By implication you're saying that because you had set of reasons X, and you come to believe you were wrong, that that makes creation and creationists wrong.
In fact, I said or implied no such thing. I responded to a series of posts claiming that
...we say that others are wrong without even knowing what the other has to say.
by explaining why that claim is not true. Setting aside the incomprehensible hash you have concocted from stirring together your misunderstanding of logic and your misrepresentation of my words, I will address one important idea you inadvertently brushed up against.
...you are saying that because you personally came to the belief in Creation, and you think you are now wrong, that this means creation is wrong, creationists are wrong and there is no evidence for creation because we all believe and reason as you believed and reasoned. But it seems to me your abilities to reason are still the same.

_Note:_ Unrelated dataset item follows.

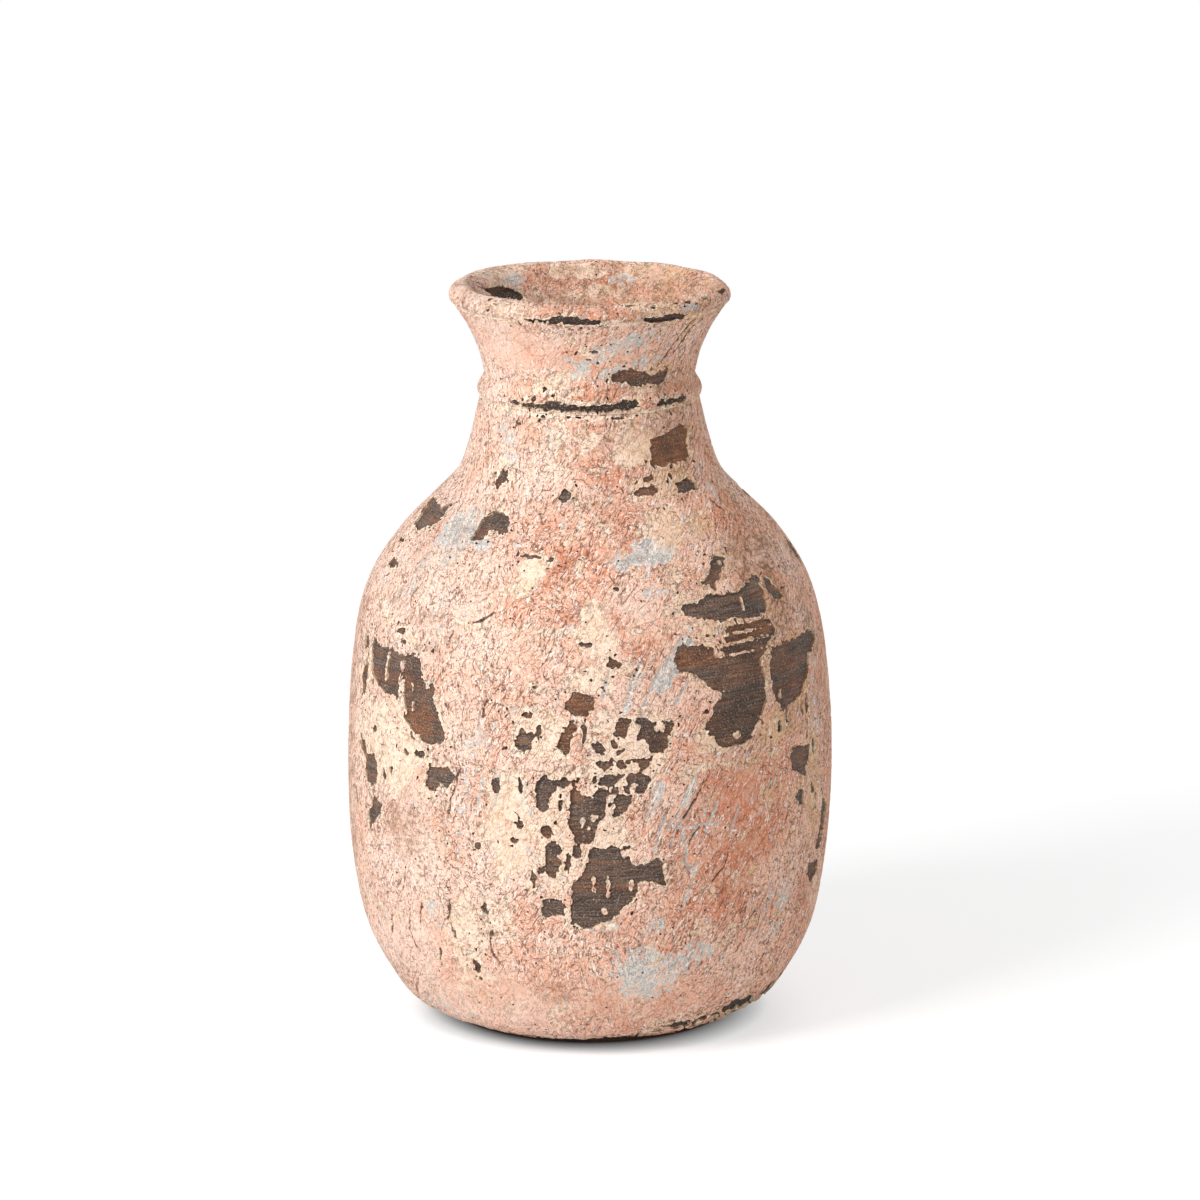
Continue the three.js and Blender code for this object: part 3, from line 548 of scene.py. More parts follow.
# Reddish stretches of the bare wood, as (degrees, height, half width, half height, tilt, strength)
REDDISH_WOOD = [
    (42, 240, 20, 10, 0, 1.1), (-2, 150, 6, 6, 0, 1), (-5, 138, 5, 8, 0, 0.8), (43, 172, 16, 4, 0, 0.8),
    (28, 167, 12, 5, 0, 0.7), (-44, 138, 8, 9, 0, 0.7), (-3, 115, 4, 5, 0, 0.6), (25, 225, 8, 4, 0, 0.6),
    (9, 126, 12, 5, 0, 0.5), (8, 142, 4, 5, 0, 0.6), (30, 268, 22, 3, 0, 0.35), (57, 152, 6, 10, 0, 0.3),
    (-50, 150, 5, 12, 0, 0.3), (110, 176, 16, 8, 0, 0.6), (-155, 120, 18, 12, 0, 0.5),
    (-112, 130, 12, 8, 0, 0.6),
]

# Stretches of the bare wood painted nearly black, by the same measures: painted shade in the slits under the
# neck ring and the lip and in the hole inside the mouth, and dark patches on the belly, the foot and the lip
BLACK_WOOD_AND_SLIT_SHADE = [
    (-8, 257, 50, 4, 0, 1), (48, 257, 22, 4, 0, 1), (-10, 294, 24, 4, 0, 0.9), (33, 294, 18, 4, 0, 0.9),
    (30, 10, 30, 6, 0, 1), (60, 14, 26, 9, 0, 1), (14, 138, 9, 8, 0, 0.5), (42, 140, 14, 12, 0, 0.4),
    (64, 298, 30, 4, 0, 0.9), (-126, 290, 22, 6, 0, 0.8), (-60, 10, 30, 8, 0, 0.8),
]

NOISE_DIRECTIONS = np.random.default_rng(4).normal(size=(256, 3)).astype(np.float32)
NOISE_DIRECTIONS /= np.linalg.norm(NOISE_DIRECTIONS, axis=1, keepdims=True)


def noise(points, wavelength, seed):
    """Smooth gradient noise of points in millimetres, about -1 to 1; each seed gives another pattern."""
    scaled = (points / wavelength + 19.7 * seed).astype(np.float32)
    cell = np.floor(scaled).astype(np.int32)
    inside = scaled - cell
    fade = inside ** 3 * (inside * (inside * 6 - 15) + 10)
    total = np.zeros(len(points), np.float32)
    primes = np.array((73856093, 19349663, 83492791), np.int32)
    for corner in np.ndindex(2, 2, 2):
        x, y, z = ((cell + np.array(corner, np.int32)) * primes).T
        mixed = (x ^ y ^ z ^ np.int32(seed * 7919)) & 0x7FFFFFFF
        mixed = ((mixed ^ (mixed >> 13)) * np.int32(60493)) & 0x7FFFFFFF
        direction = NOISE_DIRECTIONS[(mixed ^ (mixed >> 15)) & 255]
        weight = np.where(corner, fade, 1 - fade)
        reach = np.einsum("ij,ij->i", direction, inside - np.array(corner, np.float32))
        total += weight[:, 0] * weight[:, 1] * weight[:, 2] * reach
    return 1.6 * total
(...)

What I came to realize as I became educated in both science and religion (at a religious college, BTW), was precisely that I had not "come to a belief" in creation. In reality, I had absorbed it from the culture around me as unconsciously, and as unthinkingly, as I had absorbed my language. When I assessed my creationist beliefs I discovered that I had not, in fact, applied my ability to reason to them. I came to understand the difference between the "believing" of my religious experience up to that point, and the tentative, always tested, acceptance of evidence that characterized a rational view of the world. So yes, my ability to reason is still the same, it simply had not been used in the development of my religious faith.